When applied consistently, the Compass of Adaptation becomes a strategic operating system. It informs capital allocation, talent development, supply-chain design, and partnerships. It also strengthens an organization’s ability to pivot when conditions shift — not through improvisation, but through readiness.
Companies that internalize these capabilities build a culture where anticipation is rewarded, not penalized. This creates a competitive edge in markets shaped by uncertainty, where speed of interpretation and clarity of action differentiate resilient organizations from vulnerable ones.
A Call to Action
The fog of uncertainty will not lift; it must be navigated.

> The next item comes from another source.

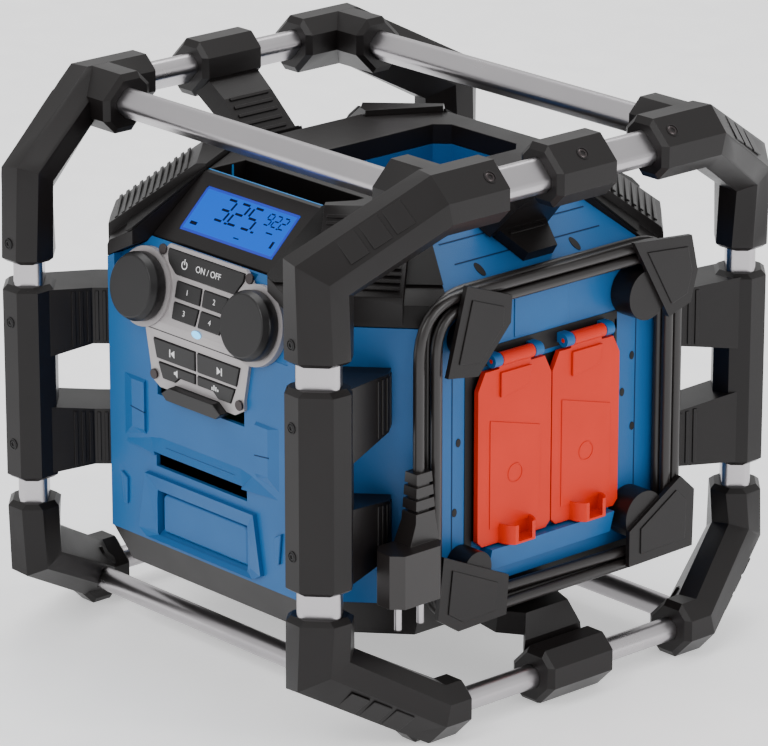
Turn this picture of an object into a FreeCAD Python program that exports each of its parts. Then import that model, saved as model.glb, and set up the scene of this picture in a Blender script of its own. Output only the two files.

Leadership in the Black Dragon era is about cultivating strategic self-awareness, curiosity, and courage — the ability to act decisively amid ambiguity. To build foresight governance, leaders must transform anticipation into a shared global discipline — one that unites innovation, diplomacy, and resilience to strengthen continuity and strategic endurance in an increasingly complex world.
Organizations that embed foresight into governance will outperform those that rely on traditional risk models.
The leaders who succeed in this new era will be those who embrace uncertainty as a strategic resource rather than a threat. They recognize that foresight is not prediction — it is preparation, imagination, and disciplined curiosity.
By institutionalizing these practices, organizations shift from surviving disruption to shaping their strategic environment. In the Black Dragon era, leadership becomes less about controlling outcomes and more about designing systems that remain coherent, adaptive, and forward-looking amid accelerating change.